Bug #480
Feature #466: Lemma lookup
Task #472: Lemma lookup REST API
Make morphology lookups insenstive to browser differences
100%
Description
For some reason different browsers seem to send different requests for looking words. For an example, go to Romans 16 and looking ἐκκλησίας in verse one on both FireFox on a desktop and and Safari on iOS. The query on the desktop succeeds while the iOS device fails. This does not apply to all words though.
History
#1 Updated by Luke Murphey almost 12 years ago
- Subject changed from Fix browser lookup bug to Make morphology lookups insenstive to browser differences
#2 Updated by Luke Murphey almost 12 years ago
On iOS the request for Ἀσπάσασθε looks like:
[22/Dec/2012 02:38:47] "GET /api/word_parse/%E1%BC%88%CF%83%CF%80%CE%AC%CF%83%CE%B1%CF%83%CE%B8%CE%B5 HTTP/1.1" 200 2
On the desktop:
[22/Dec/2012 02:38:21] "GET /api/word_parse/%E1%BC%88%CF%83%CF%80%E1%BD%B1%CF%83%CE%B1%CF%83%CE%B8%CE%B5 HTTP/1.1" 200 460
From what I can tell, the diacritics are represented differently.

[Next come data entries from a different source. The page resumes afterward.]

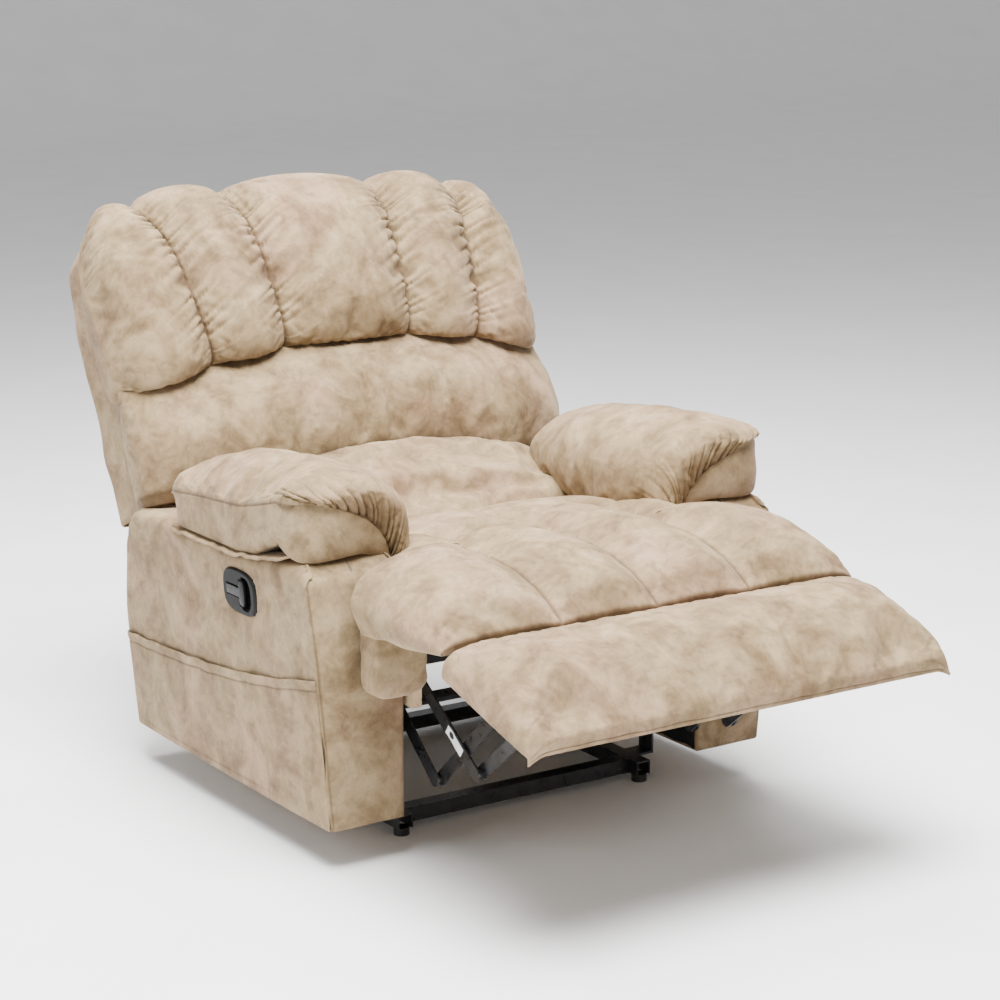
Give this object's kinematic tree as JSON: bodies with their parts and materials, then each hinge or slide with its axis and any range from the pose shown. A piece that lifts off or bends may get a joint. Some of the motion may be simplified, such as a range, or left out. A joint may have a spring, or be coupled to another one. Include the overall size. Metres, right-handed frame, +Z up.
{
  "type": "recliner armchair",
  "caption": "Overstuffed manual recliner armchair with channelled headrest, pillow arms, side pockets, a pull latch and a fold-out footrest, shown with the footrest out.",
  "frame": {"origin": "on the floor, at the bottom centre of the whole chair's bounding box as it is stored, with the footrest out", "axes": "+Z up; the chair faces -Y; +X points to the sitter's left"},
  "size_m": [0.98, 1.5594, 1.0579],
  "materials": {
    "suede": "mottled short-nap faux suede",
    "black_cloth": "matt lining cloth",
    "foot_plastic": "matt",
    "latch_plastic": "fine-grained satin",
    "lever_plastic": "fine-grained satin",
    "pine": "sawn",
    "board": "plywood",
    "spring_steel": "drawn wire",
    "zinc_steel": "zinc plated",
    "webbing": "woven elastic",
    "black_steel": "semi-gloss black paint"
  },
  "bodies": {
    "base": {"base_rail_left": "black_steel", "base_rail_right": "black_steel", "base_front_crossbar": "black_steel", "base_rear_crossbar": "black_steel", "floor_feet": "foot_plastic", "base_plates": "black_steel", "arm_brackets": "black_steel", "arm_bolts": "spring_steel", "arm_frame_left": "pine", "arm_frame_right": "pine", "arm_cover_left": "suede", "arm_cover_right": "suede", "arm_liner_left": "black_cloth", "arm_liner_right": "black_cloth", "armrest_pillow_left": "suede", "armrest_pillow_right": "suede", "side_pocket_left": "suede", "side_pocket_right": "suede", "latch_housing": "latch_plastic"},
    "seat": {"mech_plate_left": "black_steel", "mech_plate_right": "black_steel", "seat_side_rail_left": "pine", "seat_side_rail_right": "pine", "seat_front_rail": "board", "seat_rear_rail": "board", "seat_springs": "spring_steel", "seat_cushion": "suede", "seat_ear_left": "suede", "seat_ear_right": "suede"},
    "backrest": {"back_stiles": "pine", "back_rails": "pine", "back_webbing": "webbing", "back_cover": "suede", "back_bracket_left": "black_steel", "back_bracket_right": "black_steel", "back_wing_left": "pine", "back_wing_right": "pine", "lumbar_cushion": "suede", "shoulder_cushion": "suede", "headrest_cushion": "suede"},
    "footrest": {"footrest_board": "board", "footrest_cushion": "suede", "calf_pad": "suede", "footrest_bracket_left": "black_steel", "footrest_bracket_right": "black_steel"},
    "rear_swing": {"rear_swing_link_left": "black_steel", "rear_swing_link_right": "black_steel", "torque_tube": "black_steel"},
    "latch": {"latch_lever": "lever_plastic"},
    "pawl": {"lock_pawl": "zinc_steel"},
    "rear_lift_left": {"rear_lift_link_left": "black_steel"},
    "front_lift_left": {"front_lift_link_left": "black_steel"},
    "front_swing_left": {"front_swing_link_left": "black_steel"},
    "rocker_front_left": {"seat_rocker_front_left": "black_steel"},
    "rocker_rear_left": {"seat_rocker_rear_left": "black_steel"},
    "rear_lift_right": {"rear_lift_link_right": "black_steel"},
    "front_lift_right": {"front_lift_link_right": "black_steel"},
    "front_swing_right": {"front_swing_link_right": "black_steel"},
    "rocker_front_right": {"seat_rocker_front_right": "black_steel"},
    "rocker_rear_right": {"seat_rocker_rear_right": "black_steel"}
  },
  "joints": [
    {"name": "recline", "type": "hinge", "parent": "seat", "child": "backrest", "pos_m": [0, 0.35, 0.3], "axis": [-1, 0, 0], "range_deg": [-10, 36]},
    {"name": "seat_glide", "type": "slide", "parent": "base", "child": "seat", "axis": [0, -0.9917, 0.1289], "range_m": [-0.0067, 0.0237]},
    {"name": "footrest_fold", "type": "hinge", "parent": "seat", "child": "footrest", "pos_m": [0, -0.385, 0.516], "axis": [1, 0, 0], "range_deg": [0, 74]},
    {"name": "rear_swing_turn", "type": "hinge", "parent": "seat", "child": "rear_swing", "pos_m": [0, -0.13, 0.277], "axis": [1, 0, 0], "range_deg": [0, 74.6]},
    {"name": "latch_pull", "type": "hinge", "parent": "base", "child": "latch", "pos_m": [-0.4737, 0.039, 0.435], "axis": [0.2147, 0, -0.9767], "range_deg": [0, 35], "stiffness_Nm_per_rad": 0.4},
    {"name": "pawl_release", "type": "hinge", "parent": "seat", "child": "pawl", "pos_m": [-0.2745, -0.015, 0.285], "axis": [-1, 0, 0], "range_deg": [0, 14.2]},
    {"name": "rear_lift_turn_left", "type": "hinge", "parent": "rear_swing", "child": "rear_lift_left", "pos_m": [0.2615, -0.286, 0.143], "axis": [1, 0, 0], "range_deg": [-75, 0]},
    {"name": "front_swing_turn_left", "type": "hinge", "parent": "seat", "child": "front_swing_left", "pos_m": [0.268, -0.173, 0.341], "axis": [1, 0, 0], "range_deg": [0, 74.5]},
    {"name": "front_lift_turn_left", "type": "hinge", "parent": "front_swing_left", "child": "front_lift_left", "pos_m": [0.255, -0.4, 0.184], "axis": [1, 0, 0], "range_deg": [-75, 0]},
    {"name": "rocker_turn_front_left", "type": "hinge", "parent": "base", "child": "rocker_front_left", "pos_m": [0.2745, 0.02, 0.11], "axis": [1, 0, 0], "range_deg": [-3.6, 12.6]},
    {"name": "rocker_turn_rear_left", "type": "hinge", "parent": "base", "child": "rocker_rear_left", "pos_m": [0.2745, 0.26, 0.11], "axis": [1, 0, 0], "range_deg": [-3.6, 12.6]},
    {"name": "rear_lift_turn_right", "type": "hinge", "parent": "rear_swing", "child": "rear_lift_right", "pos_m": [-0.2615, -0.286, 0.143], "axis": [1, 0, 0], "range_deg": [-75, 0]},
    {"name": "front_swing_turn_right", "type": "hinge", "parent": "seat", "child": "front_swing_right", "pos_m": [-0.268, -0.173, 0.341], "axis": [1, 0, 0], "range_deg": [0, 74.5]},
    {"name": "front_lift_turn_right", "type": "hinge", "parent": "front_swing_right", "child": "front_lift_right", "pos_m": [-0.255, -0.4, 0.184], "axis": [1, 0, 0], "range_deg": [-75, 0]},
    {"name": "rocker_turn_front_right", "type": "hinge", "parent": "base", "child": "rocker_front_right", "pos_m": [-0.2745, 0.02, 0.11], "axis": [1, 0, 0], "range_deg": [-3.6, 12.6]},
    {"name": "rocker_turn_rear_right", "type": "hinge", "parent": "base", "child": "rocker_rear_right", "pos_m": [-0.2745, 0.26, 0.11], "axis": [1, 0, 0], "range_deg": [-3.6, 12.6]}
  ],
  "couplings": [
    {"joint": "seat_glide", "follows": "recline", "m_per_rad": 0.0374},
    {"joint": "rear_swing_turn", "follows": "footrest_fold", "ratio": 1.0042},
    {"joint": "pawl_release", "follows": "latch_pull", "ratio": 0.4},
    {"joint": "rear_lift_turn_left", "follows": "footrest_fold", "ratio": -1.0072},
    {"joint": "front_swing_turn_left", "follows": "footrest_fold", "ratio": 1},
    {"joint": "front_lift_turn_left", "follows": "footrest_fold", "ratio": -1},
    {"joint": "rocker_turn_front_left", "follows": "recline", "ratio": 0.341},
    {"joint": "rocker_turn_rear_left", "follows": "recline", "ratio": 0.341},
    {"joint": "rear_lift_turn_right", "follows": "footrest_fold", "ratio": -1.0072},
    {"joint": "front_swing_turn_right", "follows": "footrest_fold", "ratio": 1},
    {"joint": "front_lift_turn_right", "follows": "footrest_fold", "ratio": -1},
    {"joint": "rocker_turn_front_right", "follows": "recline", "ratio": 0.341},
    {"joint": "rocker_turn_rear_right", "follows": "recline", "ratio": 0.341}
  ]
}
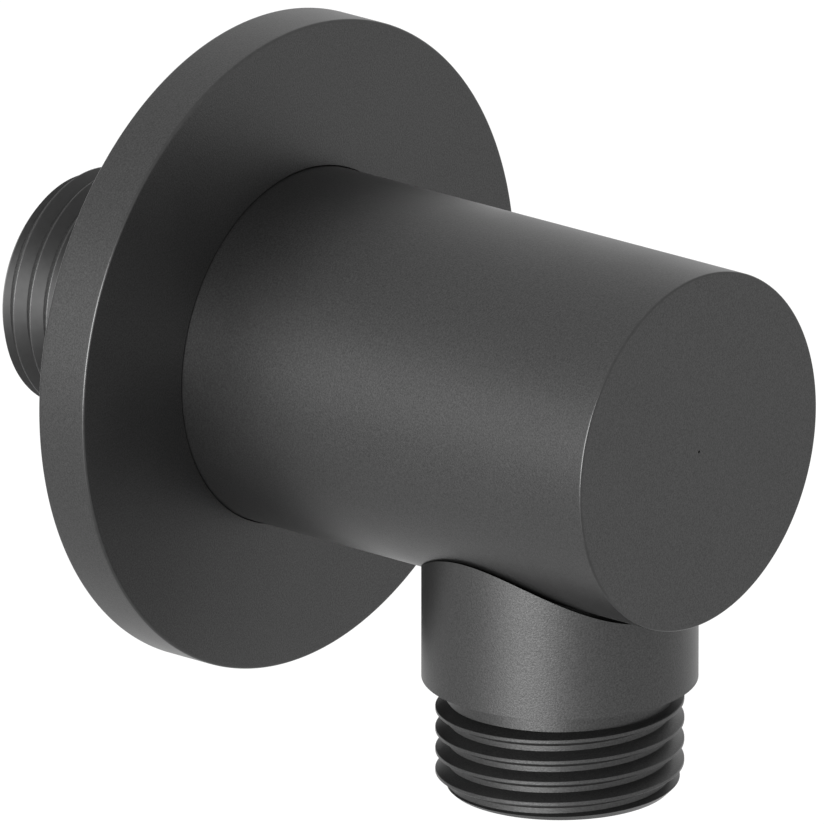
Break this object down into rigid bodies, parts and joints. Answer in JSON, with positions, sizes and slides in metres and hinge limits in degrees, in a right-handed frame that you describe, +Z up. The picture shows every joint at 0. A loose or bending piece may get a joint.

#3 Updated by Luke Murphey almost 12 years ago
I tried normalizing the Unicode using all four forms of unistr (http://docs.python.org/2/library/unicodedata.html; none worked.
#4 Updated by Luke Murphey almost 12 years ago
The issue is that the data in the database must be normalized
άβαις in the database is equivalent to u'\u1f71\u03b2\u03b1\u03b9\u03c2'
Normalizing in Python results in the following, none of which are equivalent:
- NFC: u'\u03ac\u03b2\u03b1\u03b9\u03c2'
- NFKC: u'\u03ac\u03b2\u03b1\u03b9\u03c2'
- NFD: u'\u03b1\u0301\u03b2\u03b1\u03b9\u03c2'
- NFKD: u'\u03b1\u0301\u03b2\u03b1\u03b9\u03c2'
However, normalizing the value manually works:
s = u'\u1f71\u03b2\u03b1\u03b9\u03c2' wf = WordForm.objects.filter(form=s)[0] wf.form = unicodedata.normalize("NFKC", s) wf.save() # This returns successfully WordForm.objects.filter(form=unicodedata.normalize("NFKC", s))
#5 Updated by Luke Murphey almost 12 years ago
May want to store versions without diacritic marks in case a search fails because the diacritics are different. See http://stackoverflow.com/questions/517923/what-is-the-best-way-to-remove-accents-in-a-python-unicode-string
#6 Updated by Luke Murphey almost 12 years ago
The following script should convert an existing database to use normalized Unicode:
import unicodedata import reader.models from django.db import transaction @transaction.commit_on_success def normalize_database_unicode(): for wf in reader.models.WordForm.objects.all(): wf.form = unicodedata.normalize("NFKC", wf.form) wf.save() normalize_database_unicode()
#7 Updated by Luke Murphey almost 12 years ago
- Status changed from New to In Progress
#8 Updated by Luke Murphey almost 12 years ago
- Description updated (diff)
- Status changed from In Progress to Closed
- % Done changed from 0 to 100